Monitoring and Alerting for Proactive Failover

A robust monitoring system is the backbone of any automated failover strategy. Tools like Prometheus, Grafana, and Alertmanager are excellent choices for this. They can monitor Redis Sentinel, application server health, and OVH load balancer metrics.

Key metrics to monitor:

Redis Sentinel: Number of masters down, number of Sentinels in quorum, failover events.
Redis Instances: Latency, memory usage, connected clients, replication lag.
Application Servers: CPU, memory, disk I/O, network traffic, HTTP error rates (5xx), request latency.
OVH Load Balancer: Backend server status (up/down), traffic volume, error rates.

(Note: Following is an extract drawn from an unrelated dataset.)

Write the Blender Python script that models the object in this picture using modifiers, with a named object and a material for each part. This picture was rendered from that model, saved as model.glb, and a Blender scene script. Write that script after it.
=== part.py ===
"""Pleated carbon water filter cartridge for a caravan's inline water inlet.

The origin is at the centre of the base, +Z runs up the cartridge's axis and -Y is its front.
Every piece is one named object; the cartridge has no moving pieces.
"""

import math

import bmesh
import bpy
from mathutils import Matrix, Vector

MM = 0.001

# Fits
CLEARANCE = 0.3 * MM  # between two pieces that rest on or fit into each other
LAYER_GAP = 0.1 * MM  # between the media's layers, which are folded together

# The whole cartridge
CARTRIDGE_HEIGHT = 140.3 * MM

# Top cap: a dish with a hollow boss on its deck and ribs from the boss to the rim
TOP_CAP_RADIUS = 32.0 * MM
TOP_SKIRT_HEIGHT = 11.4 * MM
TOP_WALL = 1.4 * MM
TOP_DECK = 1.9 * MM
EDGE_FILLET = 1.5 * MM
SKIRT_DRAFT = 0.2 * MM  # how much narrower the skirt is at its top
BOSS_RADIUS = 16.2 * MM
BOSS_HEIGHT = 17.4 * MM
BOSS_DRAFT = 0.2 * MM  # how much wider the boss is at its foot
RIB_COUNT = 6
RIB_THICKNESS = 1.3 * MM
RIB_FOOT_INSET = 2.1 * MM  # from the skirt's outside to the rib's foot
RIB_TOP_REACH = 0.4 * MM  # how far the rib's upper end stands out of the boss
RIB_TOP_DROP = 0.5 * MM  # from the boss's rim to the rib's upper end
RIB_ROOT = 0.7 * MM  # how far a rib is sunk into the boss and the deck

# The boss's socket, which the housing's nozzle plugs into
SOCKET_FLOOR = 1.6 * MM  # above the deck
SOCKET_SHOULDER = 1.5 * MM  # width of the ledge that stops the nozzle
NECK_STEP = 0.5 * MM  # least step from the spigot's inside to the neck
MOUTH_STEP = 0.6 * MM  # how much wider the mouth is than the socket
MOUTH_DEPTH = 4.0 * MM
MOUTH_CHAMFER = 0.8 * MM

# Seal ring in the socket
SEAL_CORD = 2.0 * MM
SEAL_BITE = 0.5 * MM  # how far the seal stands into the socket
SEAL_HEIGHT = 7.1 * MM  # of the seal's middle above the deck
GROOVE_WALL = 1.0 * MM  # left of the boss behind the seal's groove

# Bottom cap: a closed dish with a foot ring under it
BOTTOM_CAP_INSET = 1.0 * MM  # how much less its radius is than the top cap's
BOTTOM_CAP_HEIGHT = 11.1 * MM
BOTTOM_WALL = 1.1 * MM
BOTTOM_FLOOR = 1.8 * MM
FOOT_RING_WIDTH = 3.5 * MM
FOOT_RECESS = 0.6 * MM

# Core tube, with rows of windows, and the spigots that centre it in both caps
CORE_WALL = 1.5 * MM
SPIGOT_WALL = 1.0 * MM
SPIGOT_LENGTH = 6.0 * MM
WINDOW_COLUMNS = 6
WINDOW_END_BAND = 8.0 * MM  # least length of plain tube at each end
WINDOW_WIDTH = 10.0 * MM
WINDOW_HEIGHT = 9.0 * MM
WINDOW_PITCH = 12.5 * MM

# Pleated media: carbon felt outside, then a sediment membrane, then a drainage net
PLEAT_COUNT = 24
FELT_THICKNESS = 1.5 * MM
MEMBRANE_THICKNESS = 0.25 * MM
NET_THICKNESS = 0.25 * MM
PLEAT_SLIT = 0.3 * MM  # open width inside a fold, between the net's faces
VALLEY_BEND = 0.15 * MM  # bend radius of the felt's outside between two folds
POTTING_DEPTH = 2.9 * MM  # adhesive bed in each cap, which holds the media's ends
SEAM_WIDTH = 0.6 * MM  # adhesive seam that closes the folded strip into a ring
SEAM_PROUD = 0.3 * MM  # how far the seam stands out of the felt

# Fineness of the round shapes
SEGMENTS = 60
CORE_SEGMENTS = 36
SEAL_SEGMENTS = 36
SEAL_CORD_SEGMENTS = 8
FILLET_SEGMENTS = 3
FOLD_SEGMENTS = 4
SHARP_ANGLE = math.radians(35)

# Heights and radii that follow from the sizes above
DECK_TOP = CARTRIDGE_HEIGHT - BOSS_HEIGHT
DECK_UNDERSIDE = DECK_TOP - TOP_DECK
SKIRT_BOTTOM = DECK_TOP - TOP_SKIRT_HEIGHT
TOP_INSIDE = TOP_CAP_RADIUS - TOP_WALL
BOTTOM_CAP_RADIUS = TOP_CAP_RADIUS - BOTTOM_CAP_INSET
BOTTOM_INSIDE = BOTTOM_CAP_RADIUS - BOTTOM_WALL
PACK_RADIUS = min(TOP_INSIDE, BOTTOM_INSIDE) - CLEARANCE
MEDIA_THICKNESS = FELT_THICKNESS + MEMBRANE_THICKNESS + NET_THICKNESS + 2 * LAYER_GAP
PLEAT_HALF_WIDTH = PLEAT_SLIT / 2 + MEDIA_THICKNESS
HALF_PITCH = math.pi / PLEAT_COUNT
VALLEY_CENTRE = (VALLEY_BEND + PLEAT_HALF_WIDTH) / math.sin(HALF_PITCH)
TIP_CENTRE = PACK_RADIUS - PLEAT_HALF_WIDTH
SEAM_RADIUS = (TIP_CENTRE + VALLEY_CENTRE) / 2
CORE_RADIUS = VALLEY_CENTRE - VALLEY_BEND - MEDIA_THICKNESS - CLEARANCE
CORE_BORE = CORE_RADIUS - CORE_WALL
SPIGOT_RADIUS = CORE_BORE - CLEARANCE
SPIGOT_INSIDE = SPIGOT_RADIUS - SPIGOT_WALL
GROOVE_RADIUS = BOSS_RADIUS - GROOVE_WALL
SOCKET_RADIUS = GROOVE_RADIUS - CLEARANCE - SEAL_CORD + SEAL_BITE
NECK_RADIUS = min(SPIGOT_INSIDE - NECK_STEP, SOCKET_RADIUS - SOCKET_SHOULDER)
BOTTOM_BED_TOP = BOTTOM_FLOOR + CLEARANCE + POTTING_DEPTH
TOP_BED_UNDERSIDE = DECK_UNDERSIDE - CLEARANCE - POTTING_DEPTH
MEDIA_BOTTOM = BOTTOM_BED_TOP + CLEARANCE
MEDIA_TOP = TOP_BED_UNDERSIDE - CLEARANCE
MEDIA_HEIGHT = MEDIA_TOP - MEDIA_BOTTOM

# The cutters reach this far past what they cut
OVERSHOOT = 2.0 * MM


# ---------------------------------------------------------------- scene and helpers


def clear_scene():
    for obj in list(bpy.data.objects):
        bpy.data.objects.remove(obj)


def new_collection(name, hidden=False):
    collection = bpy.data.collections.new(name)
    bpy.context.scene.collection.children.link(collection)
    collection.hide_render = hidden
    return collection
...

Alerts should be configured for critical thresholds. For instance, if a Redis master is unreachable for an extended period, or if multiple application servers start returning 5xx errors, an alert should trigger an automated remediation process. This could involve:

Automatically provisioning a new application server via Terraform/Ansible.
Notifying the operations team via Slack, PagerDuty, or email.
Triggering a manual review if automated remediation is not possible.

Conclusion

Architecting auto-failover for Redis and Magento 2 on OVH requires a multi-faceted approach. For Redis, leveraging Sentinel with Magento’s native integration provides a resilient and automated solution. For application servers, a combination of OVH load balancers with intelligent health checks, coupled with infrastructure-as-code for automated provisioning and replacement, ensures high availability. Continuous monitoring and well-defined alerting are the final pieces that enable a truly robust disaster recovery strategy.